Saturday, July 6, 2013

Nixon in Winter 9

My latest reading of Monica Crowley's Nixon in Winter covered the discussions between Richard Nixon and Monica Crowley about a number of topics: the book Silent Coup, Stephen Ambrose's biography of Nixon, the identity of Deep Throat, Whitewater, sexual harassment (since this was the time of the Clarence Thomas hearings and the Bob Packwood scandal).  In this post, however, I want to focus on something else.
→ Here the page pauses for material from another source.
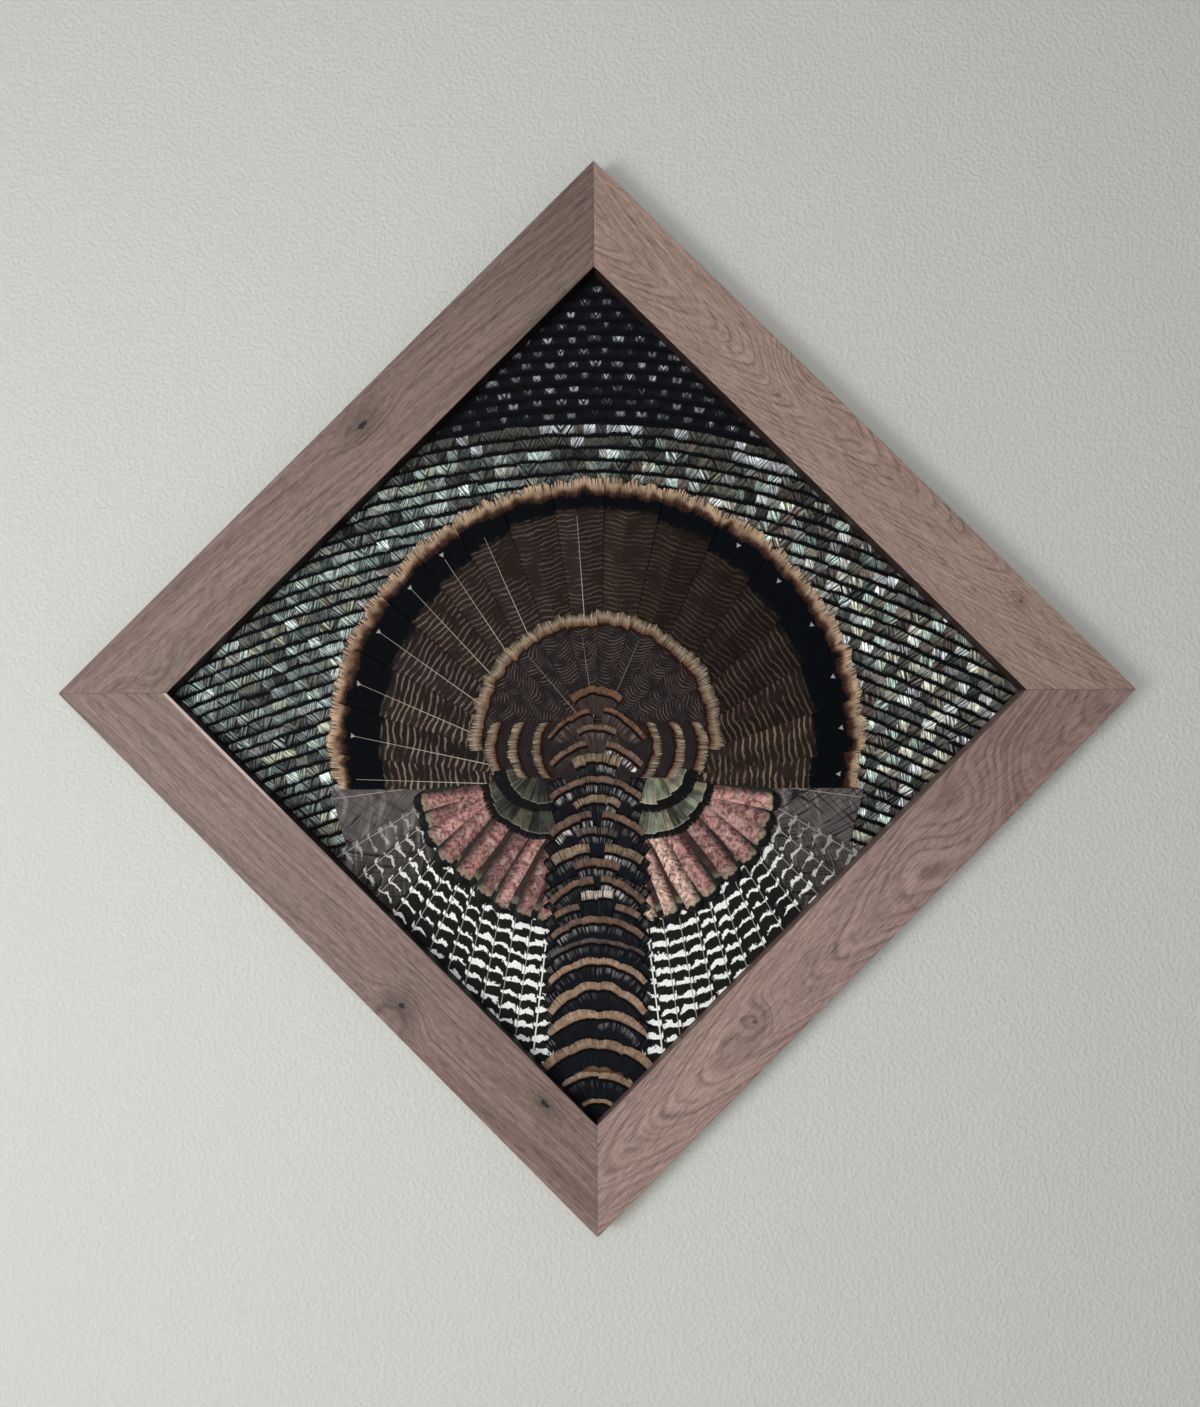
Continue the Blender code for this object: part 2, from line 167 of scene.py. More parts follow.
class Graph:
    """The nodes of one material around a Principled shader."""

    def __init__(self, name: str) -> None:
        """Starts a material with nothing but its shader.

        Args:
            name: The material's name.
        """
        self.material = bpy.data.materials.new(name)
        self.material.use_nodes = True
        self.tree = self.material.node_tree
        self.shader = self.tree.nodes["Principled BSDF"]

    def node(self, kind: str, settings: Mapping[str, object] | None = None,
             sockets: Mapping[str | int, Plug] | None = None) -> bpy.types.Node:
        """Adds a node.

        Args:
            kind: The node's type.
            settings: Its own properties, set before its sockets.
            sockets: What goes into its sockets, by name or number: a link or a constant.

        Returns:
            The node.
        """
        made = self.tree.nodes.new(kind)
        for name, value in (settings or {}).items():
            setattr(made, name, value)
        for key, value in (sockets or {}).items():
            self.plug(made.inputs[key], value)
        return made

    def plug(self, socket: Socket, value: Plug) -> None:
        """Links a socket, or sets it where the value is a constant.

        Args:
            socket: The socket to fill.
            value: A value, another socket, a number, a colour or a vector.
        """
        if isinstance(value, Value):
            self.tree.links.new(value.socket, socket)
        elif isinstance(value, Socket):
            self.tree.links.new(value, socket)
        elif socket.type == "RGBA":
            socket.default_value = (*value, 1.0)
        else:
            socket.default_value = value

    def math(self, operation: str, *terms: Number) -> Value:
        """Adds one Math node.

        Args:
            operation: What it works out.
            *terms: Its one or two terms.

        Returns:
            The result.
        """
        made = self.node("ShaderNodeMath", {"operation": operation}, dict(enumerate(terms)))
        return Value(self, made.outputs[0])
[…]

On pages 304-305, Monica talks about Alger Hiss, one whom Richard Nixon as a Congressman said was a spy for the Soviets.  In the 1990's, Russian military officer Dmitri Volkogonov claimed that Soviet archives "failed to show that Hiss had been a Communist Party member and a spy for Moscow" (Monica's narration).  Nixon responded to this news as follows to Monica:

"Five other Russians before him claimed that he was and that [Whittaker] Chambers and I were right.  And these five had access to the KGB archives, where the records are.  You don't study the party archives!  They've been sanitized.  Spies don't carry a party card; if they do, they're not spies.  You've got to look at the KGB files, which, of course, have been destroyed."

Monica goes on to narrate that the Russian general later recanted his claim, saying that he had not looked through all of the intelligence archives and thus was not sure about Hiss' innocence.  But, except for the New York Times, a number of prominent media outlets did not report the general's retraction.

I remember reading about Volkogonov's initial claim that Soviet archives exonerated Hiss, but I never read about his retraction.  Nixon's reasons for his skepticism, as well as the Russian general's retraction, helps me to make sense of things I have read about Hiss.  When I was reading Ann Coulter's Treason, for example, and Ann was arguing that the Venona cables show that Hiss was spying for the Soviets (which is actually debated), I was confused, for had not Hiss been exonerated in the 1990's?  Apparently not!  But see here for more information.

Incidentally, while I'm on the Hiss case, I recently liked this line from Christopher Hitchens about Whittaker Chambers, the ex-Communist who accused Hiss of having spied for the Soviets: "Meyer Schapiro, one of the moral heroes of the democratic left, once said that Whittaker Chambers was incapable of telling a lie" (see here).  From my reading, Chambers does strike me as a decent, quiet man, but I've not read a whole lot about him.  I have Chambers' book Witness, and I recently bought Sam Tanenhaus' biography of Chambers from the Goodwill.